Before you embark on your sailing trip, just after you finish packing your duffel bag, that is the perfect time for this segment. Here are the basic information you will surely need and a bit of Croatian vocabulary, mostly for fun.
- Restaurants on the smaller islands do not accept credit cards (cash only – Croatian Kuna).
- One could budget about 200 Kuna to 250 Kuna per head for a good meal.
- Every inhabited island will have an ATM in one of the villages.
- Refilling water is available roughly every second day of your trip. Diesel stations are approximately 25nm apart.
Port police and coast guard
The coast guard or water police perform regular checks throughout the season and may potentially stop you while you’re on a cruise. The coastguard checks your crew lists, boat papers, tourist status and skipper certificate to make sure all is in order. In the case that there are unregistered passengers on board (not on the crew list), or you do not physically have a valid skipper license on board with you, you may be charged a fine.
Maintain a lookout
Most boats are equipped with an autopilot that can lead to unexpected problems if not used appropriately. Make sure there is always at least one person “ON WATCH”. This person should be close to the helm and should keep a lookout for other vessels, debris, FISH POTS, land or other navigational hazards. In case of an accident due to lack of surveillance, serious fines and consequences can be applied. Make sure your lookout knows how to disengage the autopilot.
Weather reports & communication
Accurate weather reports can be found on this link.
Channel 16 VHF (156.8 MHz) is the international distress frequency, monitored 24hrs/day by coast guards around the world.
The best Meteo reports (In English) can be heard on the following wavelengths on your VHF:
Broadcasting at, 07:45, 14:45, 21:45 VHF channel 04, 07, 28, 85
Broadcasting at 07:45, 14:45, 21:45 VHF channel 07, 21, 28, 81
TECHNICAL ONBOARD NOTES
Main battery switches
Onboard, in one of the back cabins, there are three big handle switches – two are red and one is black. The black switch is the negative, one red switch is the house battery and the other is the engine battery (should be labelled). The engine and the house batteries are separate. When you start the engine, there is an electronic relay that joins together the two batteries.
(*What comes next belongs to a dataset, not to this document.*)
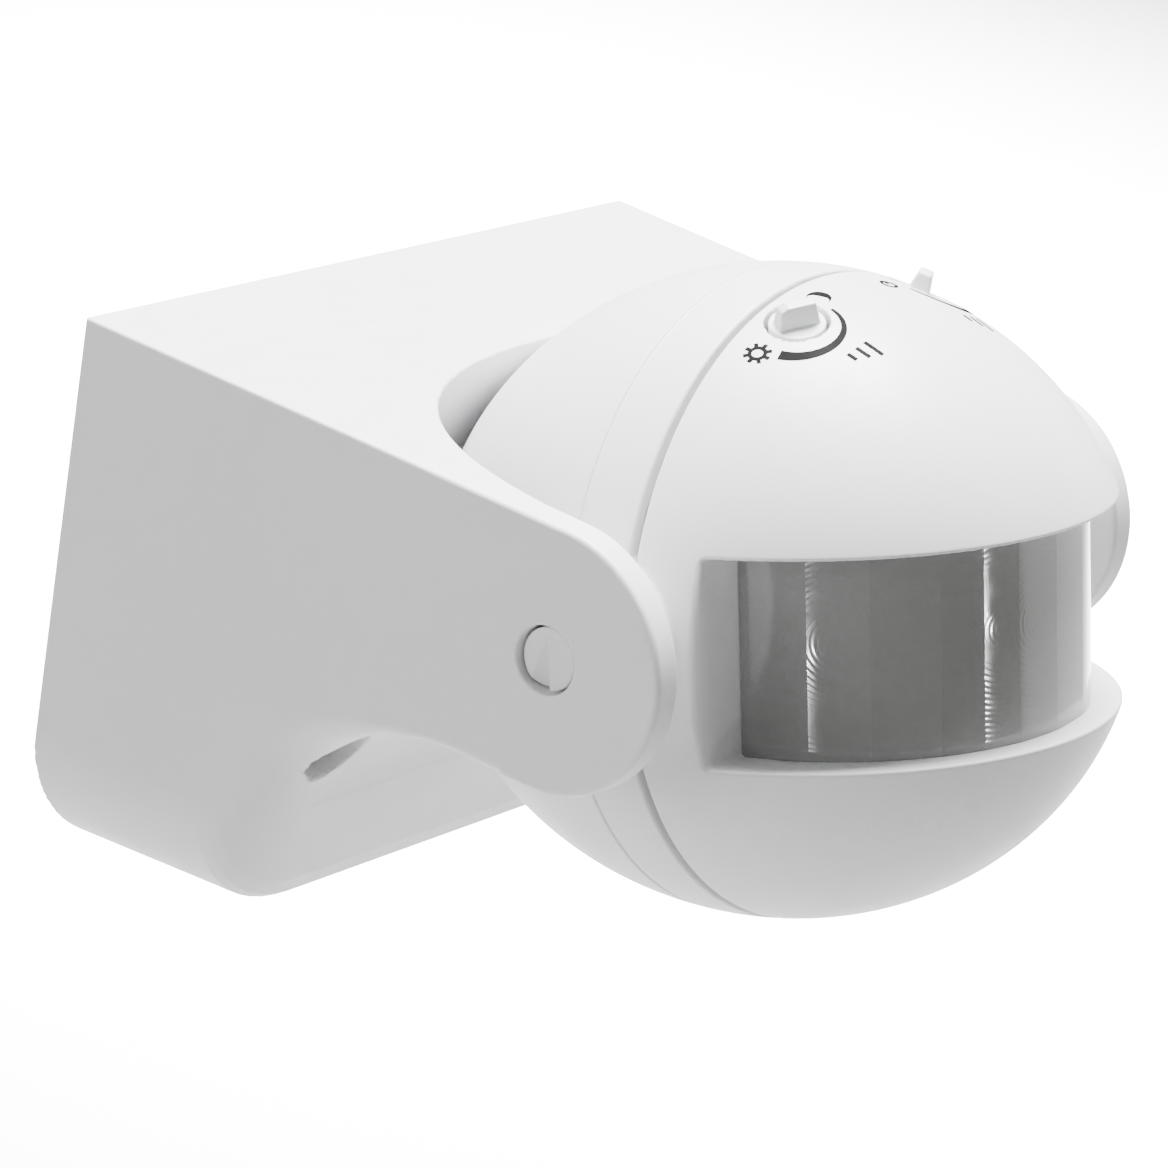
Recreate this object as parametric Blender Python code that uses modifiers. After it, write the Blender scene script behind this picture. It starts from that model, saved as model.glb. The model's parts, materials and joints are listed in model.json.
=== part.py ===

When you get onboard the battery switches are in the on position.
12v DC panel
Very easy to understand; push to one side and it switches on. Flick it in the opposite direction and the system turns off.
Certain switches can be left on for your whole trip, as they will control lights that should have additional switches allocated to them. Other switches will need to be turned off when you finish using them (e.g. electric bilge pump).
In case of a shortage in the system, the switches will turn off.
Switches should be marked and typically fairly logical to use. Boats with additional equipment may use spare switches for control (e.g. AUX).
If you are not sure what a switch does, turn all of them off, and test them one by one.
Simple to use, the VHF radio has an on and off switch, squelch and channel selection. The mike is equipped with a PTT (push to talk).
Please note that nothing can be thrown into the toilet, not even toilet paper!
To flush the toilet, flick the grey lever to the right and pump up and down. To refill the water bowl, flick the grey lever to the left and pump up and down.
Newer yachts may have electronic toilets. Although the majority are fairly self-explanatory, for additional information, please check with the owner.
Anchor windlass usage
Always start the engine at least 10 minutes prior to using the windlass, as this helps boost the batteries to lift the anchor. The windlass will only work when the engine is on. It is best not to pull the yacht with the windlass towards the anchor. Putting such pressure on the windlass could result in the trip switch being activated. When handling the anchor winch please keep away all body parts.
Most yachts have the Port and Starboard lights on the bow rail. The Steaming light is halfway up the mast. Some yachts may also have a deck floodlight. At the top of the mast is the anchor light. If you anchor in a bay and you notice that the anchor light is not working you can use your cockpit light instead. On the transom of the yacht is the stern light.